Many, such as Terry O’Neill, President of the National Organization for Women (NOW), think the FDA’s disapproval of flibanserin is a subconscious discomfort with female sexual autonomy and a result of culturally embedded ideas surrounding sexuality:

We live in a culture that has historically discounted the importance of sexual pleasure and sexual desire for women and I fear that it’s that cultural attitude: that men’s sexual health is extremely important but women’s sexual health is not so important, that’s the cultural attitude that I want to be sure that the FDA has not unconsciously imported into its deliberative process.

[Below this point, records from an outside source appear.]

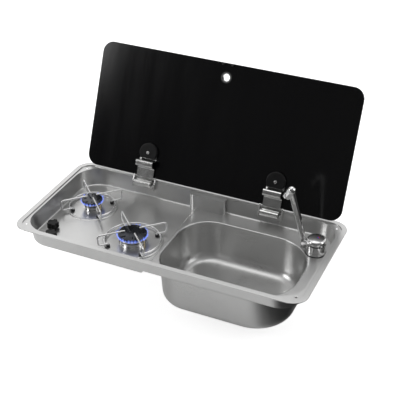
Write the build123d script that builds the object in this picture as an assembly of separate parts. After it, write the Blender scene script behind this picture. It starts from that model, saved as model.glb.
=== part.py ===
"""Two-burner hob and sink combination with a glass lid, a drop-in appliance for a small kitchen.

Millimetres. The origin is at the centre of the rim's underside, +X runs along the length to the tap's end,
+Y to the rear where the lid is hinged, and +Z up. The lid stands open and the spout stands up.
"""
from build123d import *
from math import atan2, cos, degrees, hypot, pi, radians, sin, tan
import os

os.makedirs("parts", exist_ok=True)

# ---- Rim and tray ----
RIM_W = 775.0            # length of the rim
RIM_D = 365.5            # depth of the rim, front to back
RIM_R = 40.0             # outer corner radius
RIM_T = 2.0              # height of the hemmed rim above the worktop
SHEET = 0.8              # steel thickness
LIP_INSET = 13.5         # rim's outer edge to the step down to the corner webs
LIP_R = 28.0
LEDGE_Z = -0.5           # top of the corner webs
PAN_X0 = -367.5          # tray opening, left
PAN_X1 = 367.5           # tray opening, right
PAN_Y = 166.75           # tray opening, front and back
PAN_R_LEFT = 62.0
PAN_R_RIGHT = 64.0
WALL_DRAFT = 6.0         # degrees
HOB_Z = -48.0            # floor round the burners
DECK_Z = -41.0           # floor round the bowl
FLOOR_FILLET = 5.0
STEP_TOP = -27.0         # where the floor rises to the deck
STEP_RUN = 6.0
HOLE_X = 360.0           # corner fixing holes
HOLE_Y = 152.0
HOLE_R = 2.3
HOLE_SINK_R = 4.4

# ---- Boss in the rear wall ----
BOSS_X0 = -48.0
BOSS_X1 = 55.5
BOSS_FRONT = 146.0
BOSS_Z = LEDGE_Z
BOSS_R = 14.0

# ---- Bowl ----
BOWL_X0 = -20.0
BOWL_X1 = 327.0
BOWL_Y0 = -147.0
BOWL_Y1 = 109.0
BOWL_R_LEFT = 85.0
BOWL_R_RIGHT = 104.0
BOWL_ROLL = 3.0          # radius of the rolled edge of the opening
ROLL_LAND = 6.0
COLLAR_Z = -51.0         # where the turned-down edge meets the bowl
BOWL_Z = -154.0          # bowl's floor, inside
BOWL_DRAFT = 4.0
BOWL_FILLET = 26.0

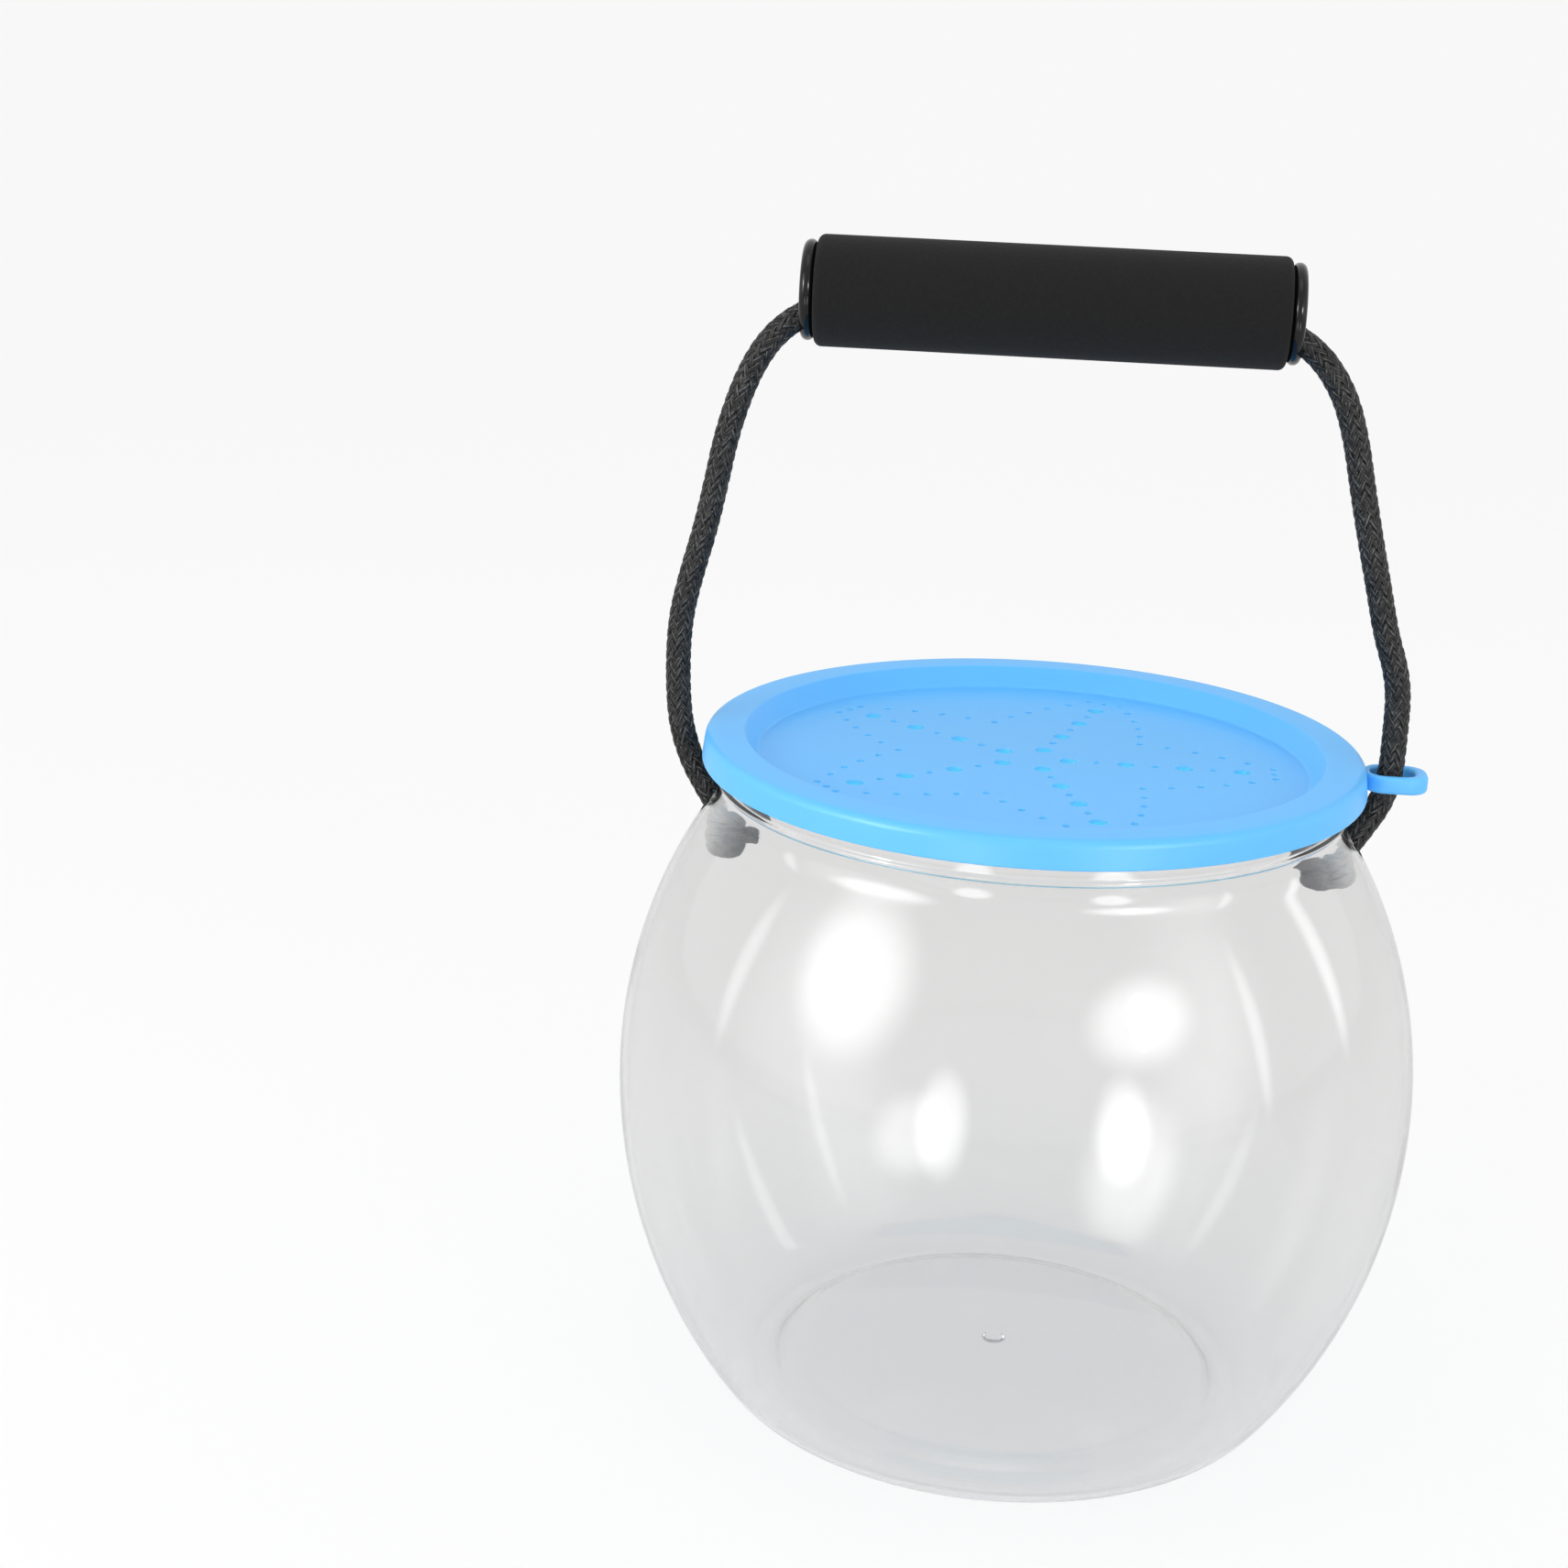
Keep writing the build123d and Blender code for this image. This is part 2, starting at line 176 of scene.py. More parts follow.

O’Neill, like others, is wary of the FDA’s gender bias and wonders if the disapproval of flibanserin is the result of our tendency as a culture to regard men’s sexual experience as the sexual experience, as universal, and applicable to women. Similarly, Carole S. Vance highlights the danger of subduing female sexuality in “Pleasure and Danger: Toward Politics of Sexuality.”  She writes, “If sexual desire is coded as male, women being to wonder if they are really ever sexual” (336). The need to study and understand female sexuality independent of male sexuality is also theme that is prevalent in Carol Gilligan’s “In a Different Voice: Psychological Theory and Women’s Development.” She writes, “The representation of the boy’s development as the single line of adolescent growth for both sexes creates a continual problem when it comes to interpreting the development of the girl” (325). Along these lines, Whitehead contends that “the FDA is holding flibanserin to a higher standard than it uses to evaluate drugs for men.” If true, it is frightening what this means in terms of a cultural fear of female sexual independence and expression and how the fear of female sexual liberation relates to gender oppression in general.